Your goal — Collect every line of the records below that contains the word "empty".
[start Records provided]
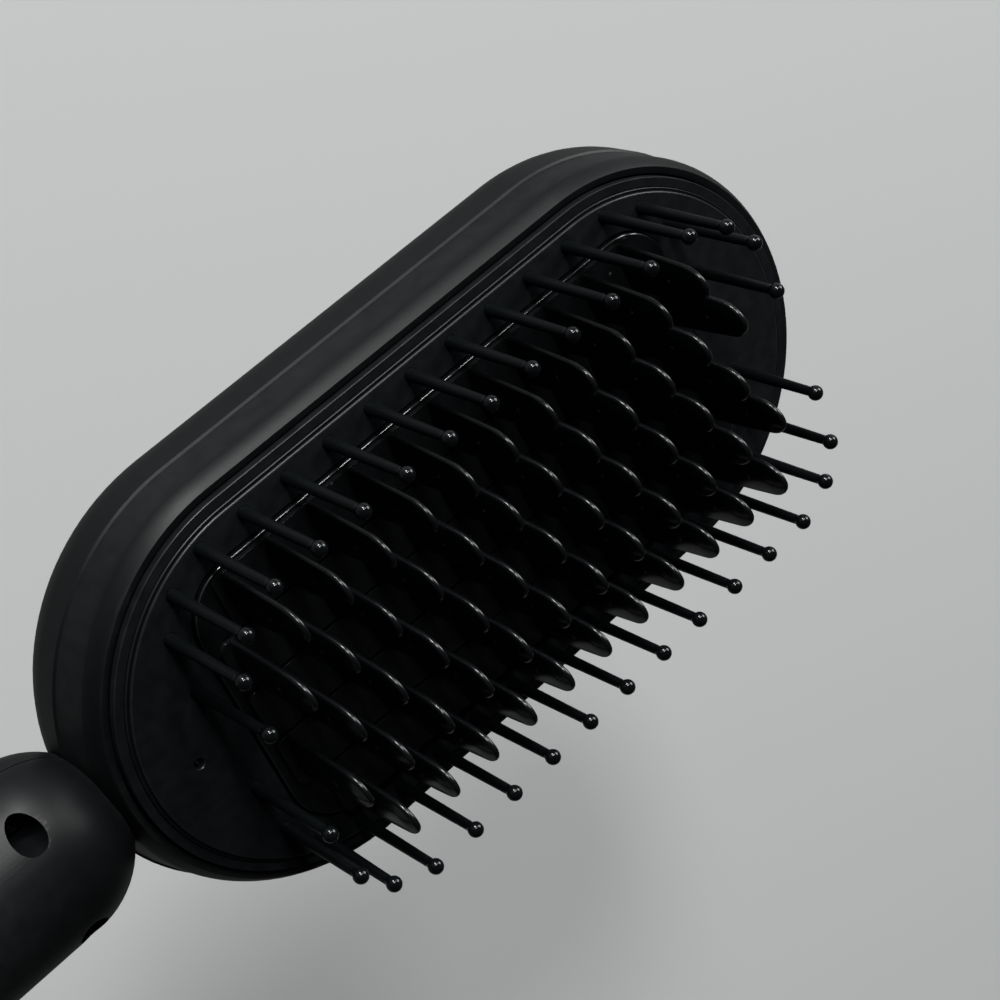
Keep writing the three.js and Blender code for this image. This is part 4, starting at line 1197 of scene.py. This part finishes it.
# End cap: closes the handle with a spigot inside the shells, moulded and coated like them, with
# a rounded rim and a round mouth for the cord's swivel.
CAP_START = -214.3
CAP_END = -224.3
CAP_FLOOR = CAP_END + 2.5
CAP_MOUTH = 6.3
SPIGOT_END = -206.3
SPIGOT_RADIUS = 11.7
SPIGOT_BORE = 9.5

cap_outline = eased([
    (CAP_MOUTH, CAP_END, 0.3),
    (HANDLE_RADIUS, CAP_END, 2.5),
    (HANDLE_RADIUS, CAP_START, SEAM_EASE),
    (SPIGOT_RADIUS, CAP_START, 0.1),
    (SPIGOT_RADIUS, SPIGOT_END, 0.3),
    (SPIGOT_BORE, SPIGOT_END, 0.2),
    (SPIGOT_BORE, CAP_FLOOR, 0.2),
    (CAP_MOUTH, CAP_FLOOR, 0.1),
])
piece(
    "end_cap_moulding", turned(cap_outline, 120, along_handle), soft_touch,
    nodes=["end_cap"],
)

# Swivel gland: a tapered rubber sleeve that turns in the end cap, with grooves that let the
# mains lead bend. A flange inside the cap keeps it in.
GLAND_BORE = 3.2
GLAND_START = -234.3
GLAND_END = -219.5
GLAND_NECK = 6.0
FLANGE_START = -221.5
GLAND_FLANGE = 8.9
GROOVES_START = -232.9
GROOVE_PITCH = 1.7

gland_rubber = plastic(
    "gland_rubber", (0.0045, 0.0047, 0.005, 1), (0.008, 0.0082, 0.0085, 1),
    roughness=0.68, spread=0.1, grains=2600, depth=0.15, worn=(0.025, 0.025, 0.025, 1),
)
sleeve = [(GLAND_BORE, GLAND_START, 0.2), (4.4, GLAND_START, 0.4)]
for i in range(3):
    groove = GROOVES_START + GROOVE_PITCH * i
    outer = 4.5 + 0.4 * i
    sleeve += [
        (outer, groove, 0.12), (outer - 0.55, groove + 0.1, 0.1),
        (outer - 0.5, groove + 0.6, 0.1), (outer + 0.12, groove + 0.7, 0.12),
    ]
sleeve += [
    (GLAND_NECK, -227.8, 0.8), (GLAND_NECK, FLANGE_START, 0.1), (GLAND_FLANGE, FLANGE_START, 0.2),
    (GLAND_FLANGE, GLAND_END, 0.2), (GLAND_BORE, GLAND_END, 0.2),
]
piece(
    "cord_gland", turned(eased(sleeve), 96, along_handle), gland_rubber,
    body="swivel_gland", nodes=["swivel_gland"],
)
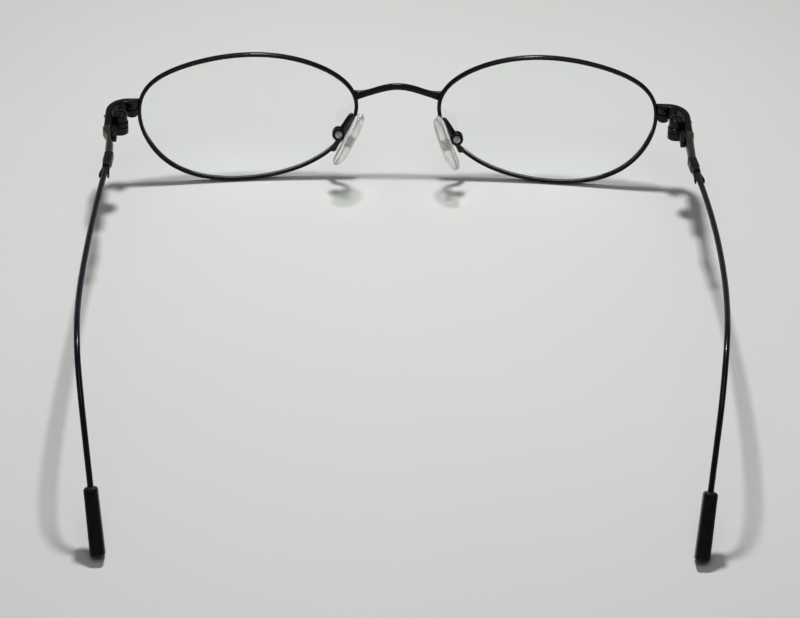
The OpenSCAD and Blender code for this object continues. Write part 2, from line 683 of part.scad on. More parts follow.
module pad_screw(side) {
    head = 0.45;
    color(nickel) both(side) front_place() box_place(side) difference() {
        union() {
            translate([0, 0, -box_l / 2]) cylinder(r = pad_screw_r, h = box_l);
            translate([0, 0, box_l / 2 - 0.25 + screw_fit]) {
                cylinder(r = pad_head_r, h = head * 0.5);
                translate([0, 0, head * 0.5]) cylinder(r1 = pad_head_r, r2 = pad_head_r * 0.7, h = head * 0.5);
            }
        }
        translate([0, 0, box_l / 2 + 0.25]) rotate([0, 0, 35]) cube([pad_head_r * 3, 0.22, 0.3], center = true);
    }
}
// The core is a plate inside the pad with a tab that turns on the screw
eye_r = box_r - 0.55;
core_t = 0.5;
core_w = 1.8;
core_l = 2.4;
module core_plate(side, air) {
    pad_place(side) translate([0.2, 0, -0.3])
        cube([core_t + 2 * air, core_w + 2 * air, core_l + 2 * air], center = true);
}
module core_tab(side, air) {
    reach = box_x - pad_x + 0.3;
    wide = 1.1 + 2 * air;
    thick = tab_t + 2 * air;
    box_place(side) cylinder(r = eye_r, h = thick, center = true);
    rocked(side) translate([box_x, box_back, box_v]) rotate([0, -atan2(box_v - pad_v, reach), 0])
        translate([-reach, -thick / 2, -wide / 2]) cube([reach, thick, wide]);
}
module pad_core(side) {
    color(nickel) both(side) front_place() difference() {
        union() {
            core_plate(side, 0);
            core_tab(side, 0);
        }
        box_place(side) cylinder(r = pad_screw_r + screw_fit, h = 10, center = true);
    }
}
// A pad is a drop: rings along its length, closed at both ends, wider below
module nose_pad(side) {
    rows = 18;
    sides = 16;
    rings = [for (i = [1 : rows - 1])
        let (t = -cos(180 * i / rows), wide = pow(1 - pow(abs(t), 3.2), 0.5) * (1 - 0.16 * t),
            thick = pow(1 - pow(t, 6), 0.6))
        [for (j = [0 : sides - 1])
            let (c = cos(j * 360 / sides), s = sin(j * 360 / sides))
            [pad_t / 2 * thick * sign(c) * pow(abs(c), 0.8) - 0.25 * (1 - t * t), pad_w / 2 * wide * s,
                pad_l / 2 * t]]];
    color(clear_pad) both(side) front_place() difference() {
        pad_place(side) skin(rings);
        core_plate(side, 0.02);
        core_tab(side, 0.02);
    }
}

eyewire(1);  // eyewire_left
eyewire(-1);  // eyewire_right
bridge();
end_piece(1);  // end_piece_left
end_piece(-1);  // end_piece_right
closing_block_upper(1);  // closing_block_upper_left
closing_block_upper(-1);  // closing_block_upper_right
closing_block_lower(1);  // closing_block_lower_left
closing_block_lower(-1);  // closing_block_lower_right
rim_screw(1);  // rim_screw_left
rim_screw(-1);  // rim_screw_right
lens(1);  // lens_left
lens(-1);  // lens_right
pad_arm(1);  // pad_arm_left
pad_arm(-1);  // pad_arm_right
pad_box(1);  // pad_box_left
pad_box(-1);  // pad_box_right
pad_screw(1);  // pad_screw_left
pad_screw(-1);  // pad_screw_right
pad_core(1);  // pad_core_left
pad_core(-1);  // pad_core_right
nose_pad(1);  // nose_pad_left
nose_pad(-1);  // nose_pad_right
clip_magnet(1);  // clip_magnet_left
clip_magnet(-1);  // clip_magnet_right
end_stud(1);  // end_stud_left
end_stud(-1);  // end_stud_right
hinge_front(1);  // hinge_front_left
hinge_front(-1);  // hinge_front_right
hinge_screw(1);  // hinge_screw_left
hinge_screw(-1);  // hinge_screw_right
hinge_temple(1);  // hinge_temple_left
hinge_temple(-1);  // hinge_temple_right
temple_front(1);  // temple_front_left
temple_front(-1);  // temple_front_right
temple_collar(1);  // temple_collar_left
temple_collar(-1);  // temple_collar_right
temple_wire(1);  // temple_wire_left
temple_wire(-1);  // temple_wire_right
temple_tip(1);  // temple_tip_left
temple_tip(-1);  // temple_tip_right
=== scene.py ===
"""Looks of an oval wire-rim spectacle frame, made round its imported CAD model.

Shapes are worked out in millimetres in four frames and put on the table in metres: the frame
front (x to the side, y back from the lenses, z up), the hinge frame (its z is the hinge axis),
the pad screw's frame and the pad's own. The left half is computed and the right half is its
mirror image, apart from the set that the temples and pads have got in wear.
"""

import json
import math

import bpy
import numpy as np
from mathutils import Matrix, Vector


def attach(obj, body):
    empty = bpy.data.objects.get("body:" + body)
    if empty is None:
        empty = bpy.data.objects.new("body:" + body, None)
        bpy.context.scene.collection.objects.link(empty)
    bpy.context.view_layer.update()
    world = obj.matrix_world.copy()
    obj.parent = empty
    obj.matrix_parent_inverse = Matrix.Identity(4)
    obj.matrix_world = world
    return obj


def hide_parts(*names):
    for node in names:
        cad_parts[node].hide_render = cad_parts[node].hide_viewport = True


bl_info = {
    "name": "Wire-rim spectacle frame",
    "version": (1, 0, 0),
    "blender": (4, 5, 0),
    "location": "View3D > Sidebar > Spectacles",
    "description": "Builds the pieces and finishes of an oval wire-rim spectacle frame",
    "category": "Object",
}

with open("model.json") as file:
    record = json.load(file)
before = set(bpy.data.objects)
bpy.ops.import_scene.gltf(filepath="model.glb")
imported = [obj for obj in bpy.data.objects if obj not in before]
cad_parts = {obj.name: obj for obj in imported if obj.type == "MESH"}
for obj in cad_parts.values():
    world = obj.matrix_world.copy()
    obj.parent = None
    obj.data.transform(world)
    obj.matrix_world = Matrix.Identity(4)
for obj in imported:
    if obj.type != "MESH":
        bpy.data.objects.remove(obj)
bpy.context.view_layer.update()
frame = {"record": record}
BODY_OF_NODE = {
    node: body
    for body, nodes in frame["record"]["behaviour"]["bodies"].items()
    for node in nodes
}
SLOT_OF_NODE = {part["node"]: part["material_slot"] for part in frame["record"]["subparts"]}
# The record has nickel for the closing screws; here they take the hinge screws' finish
SLOT_OF_NODE.update(rim_screw_left="dark_screw", rim_screw_right="dark_screw")

# Sizes in millimetres and degrees, as in the CAD source but for a few hundredths on wires, pad
# arms and pad boxes and the plan of the temple fronts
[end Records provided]
Written reply —
    empty = bpy.data.objects.get("body:" + body)
    if empty is None:
        empty = bpy.data.objects.new("body:" + body, None)
        bpy.context.scene.collection.objects.link(empty)
    obj.parent = empty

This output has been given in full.